**** Recorded information

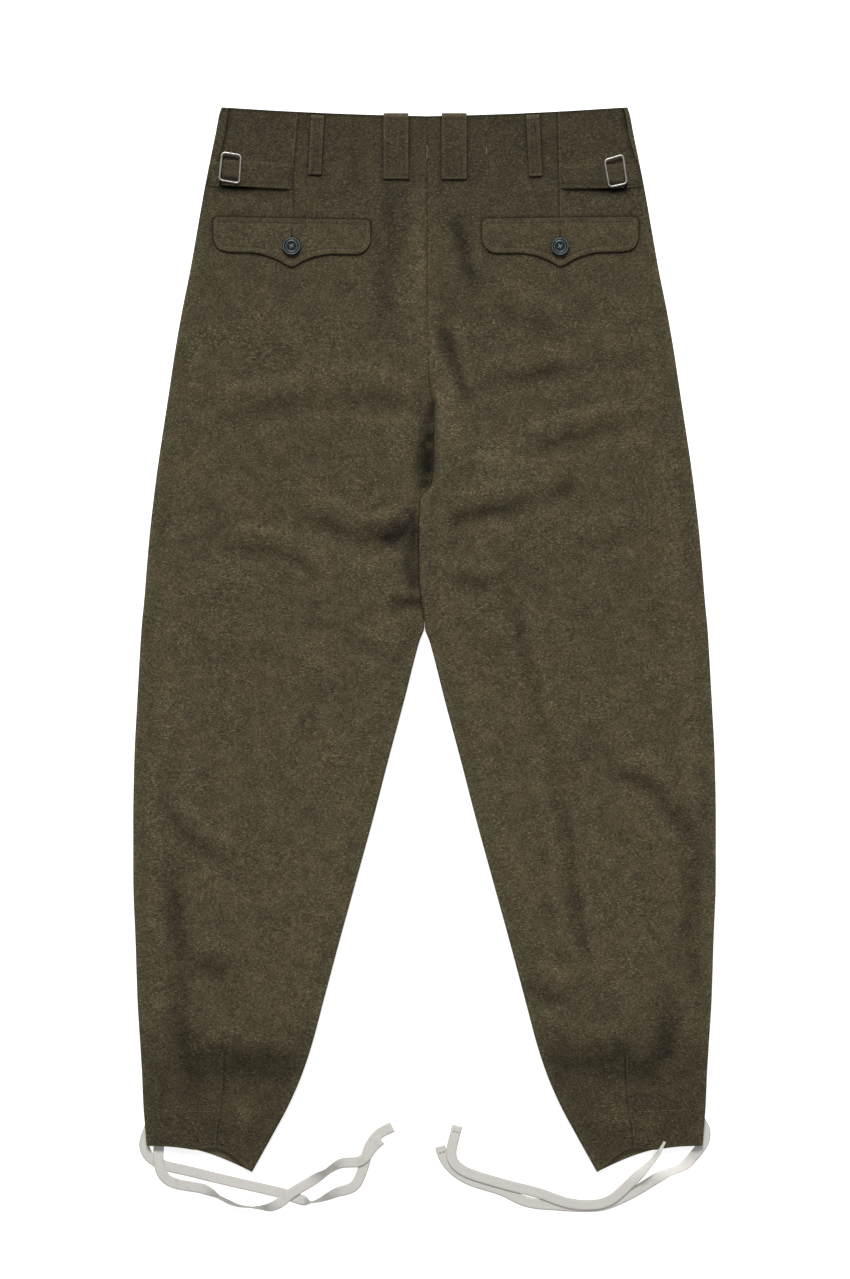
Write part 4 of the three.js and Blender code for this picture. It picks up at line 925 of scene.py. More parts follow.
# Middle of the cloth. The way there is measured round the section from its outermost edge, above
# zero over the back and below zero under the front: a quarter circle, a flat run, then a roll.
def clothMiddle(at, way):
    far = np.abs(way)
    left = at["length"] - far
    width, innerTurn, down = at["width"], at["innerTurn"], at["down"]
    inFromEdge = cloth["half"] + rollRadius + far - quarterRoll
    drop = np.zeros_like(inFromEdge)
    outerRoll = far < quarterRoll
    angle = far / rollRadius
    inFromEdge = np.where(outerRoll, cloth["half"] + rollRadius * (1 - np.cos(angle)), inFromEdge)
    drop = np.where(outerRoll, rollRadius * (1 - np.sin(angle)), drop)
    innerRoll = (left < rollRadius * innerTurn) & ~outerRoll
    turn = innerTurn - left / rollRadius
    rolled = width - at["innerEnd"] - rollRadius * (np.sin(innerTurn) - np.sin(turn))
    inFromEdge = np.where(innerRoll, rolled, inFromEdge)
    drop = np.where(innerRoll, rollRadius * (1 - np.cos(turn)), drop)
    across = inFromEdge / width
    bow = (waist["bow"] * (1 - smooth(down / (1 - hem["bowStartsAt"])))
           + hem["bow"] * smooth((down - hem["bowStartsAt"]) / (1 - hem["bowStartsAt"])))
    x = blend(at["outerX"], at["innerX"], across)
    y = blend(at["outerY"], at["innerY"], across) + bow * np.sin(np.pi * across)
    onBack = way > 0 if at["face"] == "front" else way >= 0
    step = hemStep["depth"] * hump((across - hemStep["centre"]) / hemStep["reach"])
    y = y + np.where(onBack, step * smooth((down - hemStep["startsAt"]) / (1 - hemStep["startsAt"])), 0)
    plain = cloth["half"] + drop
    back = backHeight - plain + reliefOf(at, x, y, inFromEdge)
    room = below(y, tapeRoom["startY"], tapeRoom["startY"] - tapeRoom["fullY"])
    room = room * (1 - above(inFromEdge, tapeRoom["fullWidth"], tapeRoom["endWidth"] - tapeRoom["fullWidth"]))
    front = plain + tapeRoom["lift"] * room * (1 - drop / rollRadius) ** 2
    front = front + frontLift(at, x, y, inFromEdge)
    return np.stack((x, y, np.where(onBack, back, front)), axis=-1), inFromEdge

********

▶ **Requirement**
Please reproduce every line of the material word for word.

▶ **Written solution**
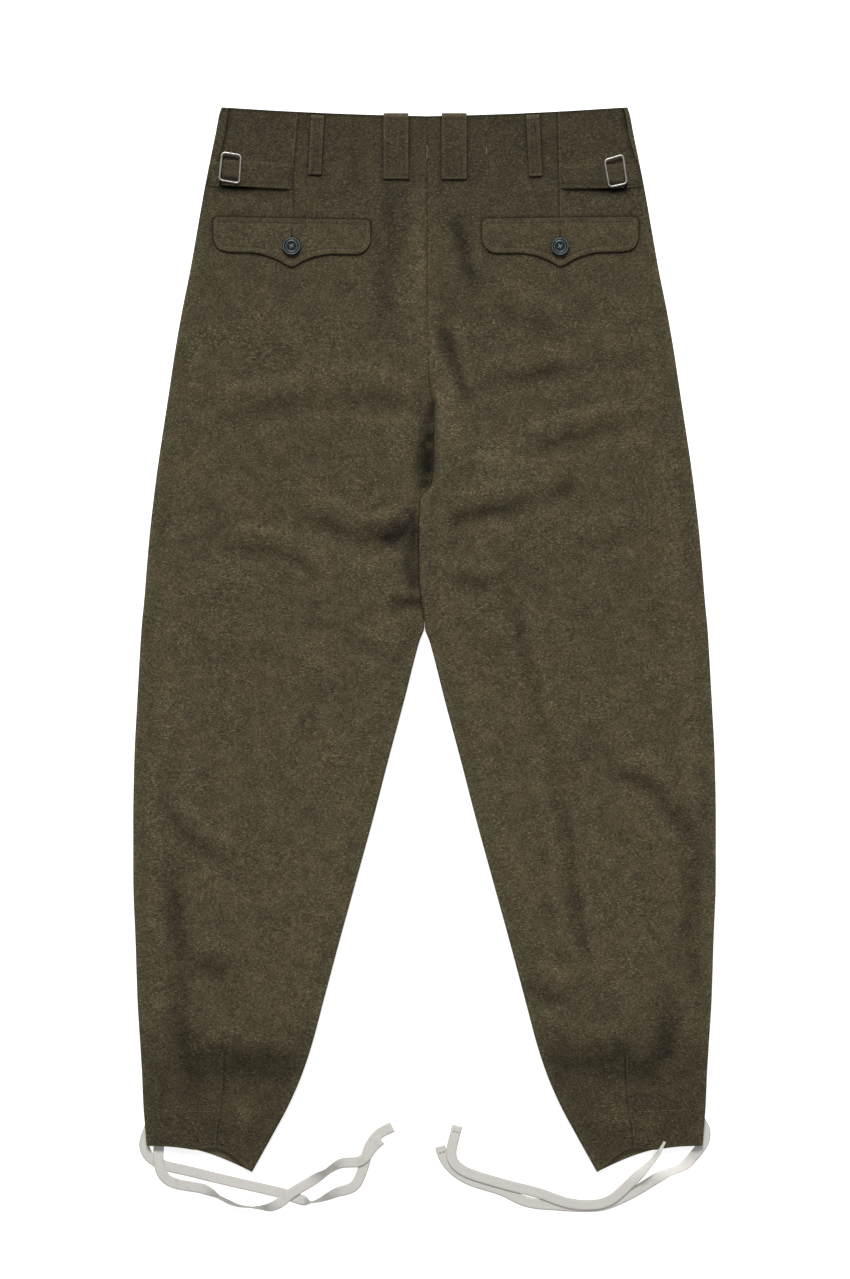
Write part 4 of the three.js and Blender code for this picture. It picks up at line 925 of scene.py. More parts follow.
# Middle of the cloth. The way there is measured round the section from its outermost edge, above
# zero over the back and below zero under the front: a quarter circle, a flat run, then a roll.
def clothMiddle(at, way):
    far = np.abs(way)
    left = at["length"] - far
    width, innerTurn, down = at["width"], at["innerTurn"], at["down"]
    inFromEdge = cloth["half"] + rollRadius + far - quarterRoll
    drop = np.zeros_like(inFromEdge)
    outerRoll = far < quarterRoll
    angle = far / rollRadius
    inFromEdge = np.where(outerRoll, cloth["half"] + rollRadius * (1 - np.cos(angle)), inFromEdge)
    drop = np.where(outerRoll, rollRadius * (1 - np.sin(angle)), drop)
    innerRoll = (left < rollRadius * innerTurn) & ~outerRoll
    turn = innerTurn - left / rollRadius
    rolled = width - at["innerEnd"] - rollRadius * (np.sin(innerTurn) - np.sin(turn))
    inFromEdge = np.where(innerRoll, rolled, inFromEdge)
    drop = np.where(innerRoll, rollRadius * (1 - np.cos(turn)), drop)
    across = inFromEdge / width
    bow = (waist["bow"] * (1 - smooth(down / (1 - hem["bowStartsAt"])))
           + hem["bow"] * smooth((down - hem["bowStartsAt"]) / (1 - hem["bowStartsAt"])))
    x = blend(at["outerX"], at["innerX"], across)
    y = blend(at["outerY"], at["innerY"], across) + bow * np.sin(np.pi * across)
    onBack = way > 0 if at["face"] == "front" else way >= 0
    step = hemStep["depth"] * hump((across - hemStep["centre"]) / hemStep["reach"])
    y = y + np.where(onBack, step * smooth((down - hemStep["startsAt"]) / (1 - hemStep["startsAt"])), 0)
    plain = cloth["half"] + drop
    back = backHeight - plain + reliefOf(at, x, y, inFromEdge)
    room = below(y, tapeRoom["startY"], tapeRoom["startY"] - tapeRoom["fullY"])
    room = room * (1 - above(inFromEdge, tapeRoom["fullWidth"], tapeRoom["endWidth"] - tapeRoom["fullWidth"]))
    front = plain + tapeRoom["lift"] * room * (1 - drop / rollRadius) ** 2
    front = front + frontLift(at, x, y, inFromEdge)
    return np.stack((x, y, np.where(onBack, back, front)), axis=-1), inFromEdge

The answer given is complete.